Real Hope and Change:  Freedom brings prosperity, and prosperity wipes out past sins. The huge WW-II debt -to-GDP burden in the U.S. was erased because GDP grew faster than debt. The U.S. must undo regulations if it is to grow and work off its debt. When Obama wanted to stop Boeing from building a plant in South Carolina, he was fighting to keep some wealth-redistribution in place. Banning a project like the Keystone pipeline is pointless, suicidal lunacy. The U.S. is seeing a boom in energy production -- in both oil and gas. The government does not need to invest in this. It just needs to get out of the way. It just needs to allow people to get on with the business of production. The U.S. actually has the potential to reverse the outflow of manufacturing jobs to China. With more capital intensive production, a narrowing gap in real wages, lower transport costs, and cheap energy, the U.S. could become more competitive. Giving people freedom in their choices of healthcare would lower the one cost that threatens to run up our debt more than any other.
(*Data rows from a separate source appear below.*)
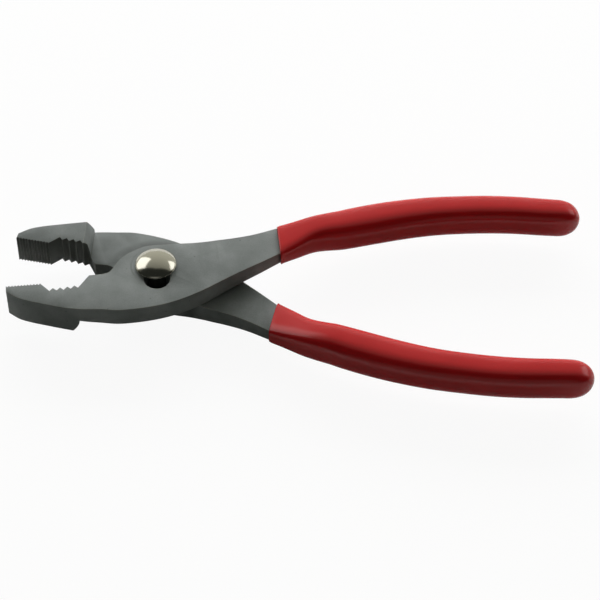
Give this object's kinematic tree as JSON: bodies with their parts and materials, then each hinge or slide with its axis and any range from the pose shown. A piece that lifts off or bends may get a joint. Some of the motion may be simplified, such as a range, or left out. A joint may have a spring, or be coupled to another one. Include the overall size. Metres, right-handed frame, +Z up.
{
  "type": "slip joint pliers",
  "caption": "Slip joint pliers: two forged steel halves on a sliding pivot bolt, with toothed gripping jaws and bowed handles dipped in vinyl.",
  "frame": {"origin": "on the axis of the pivot bolt, at the level of the underside of the nut", "axes": "+X along the middle line between the handles, from the pivot towards the handle ends; +Y to the side of the slotted half's handle; +Z up, out of the domed bolt head"},
  "size_m": [0.2002, 0.089, 0.0215],
  "materials": {
    "forged_steel": "blasted and phosphated, matte grey",
    "plated_steel": "polished nickel plate",
    "dark_steel": "dark phosphate",
    "vinyl": "dipped vinyl, satin gloss"
  },
  "bodies": {
    "lower_half": {"pivot_half": "forged_steel", "pivot_half_grip": "vinyl"},
    "pivot": {"pivot_bolt": "plated_steel", "pivot_nut": "dark_steel"},
    "upper_half": {"slotted_half": "forged_steel", "slotted_half_grip": "vinyl"}
  },
  "joints": [
    {"name": "jaw_pivot", "type": "hinge", "parent": "lower_half", "child": "pivot", "pos_m": [0, 0, 0], "axis": [0, 0, 1], "range_deg": [-18.4, 40]},
    {"name": "slot_slip", "type": "slide", "parent": "pivot", "child": "upper_half", "axis": [-0.1599, 0.9871, 0], "range_m": [0, 0.00655]}
  ]
}
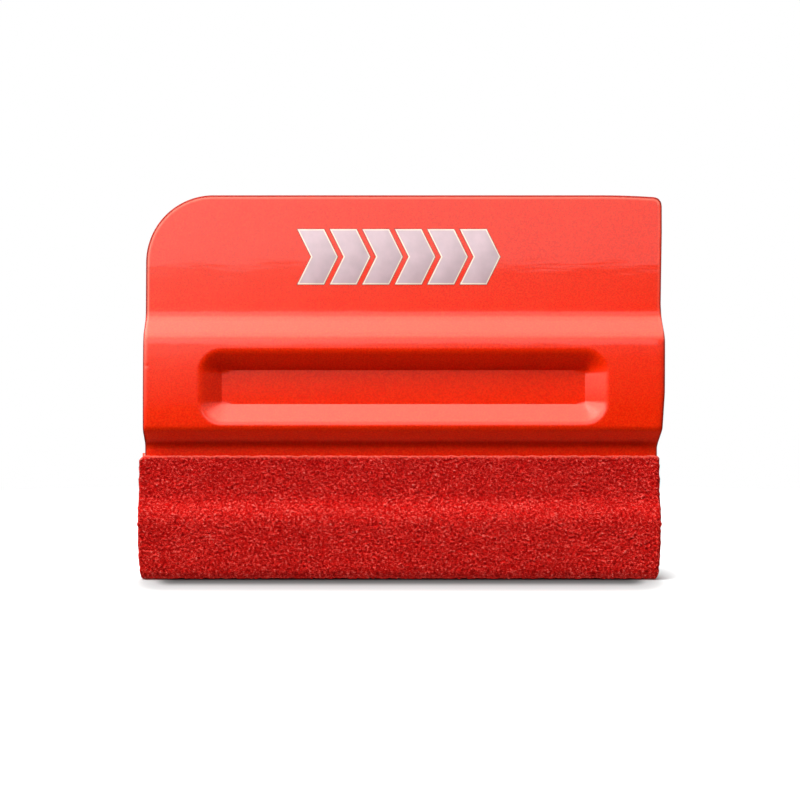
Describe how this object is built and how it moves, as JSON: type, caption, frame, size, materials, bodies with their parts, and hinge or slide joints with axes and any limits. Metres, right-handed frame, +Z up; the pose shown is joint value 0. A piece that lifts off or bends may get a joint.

Our choices: Obama has nothing to offer here: he can only scold and complain. He is an anachronistic and clueless loser. Unfortunately, the GOP's nominee -- Romney -- does not show much intellectual leadership either. Still, these two are simply effects -- thrown up by voter opinion. We voters are the cause behind these politicians. If we voters can see our way to sanity and freedom, success is easy. The only things holding the U.S. back are the self-imposed shackles that voters have asked for over the years.

P.S. From Italy (Aug 2013) comes a story of an entrepreneur secretly packing up his factory and shipping it to Poland, to get away from Italian law and high italian labor costs. While economists debate about fiscal versus monetary policy, they give short shrift to structural reform.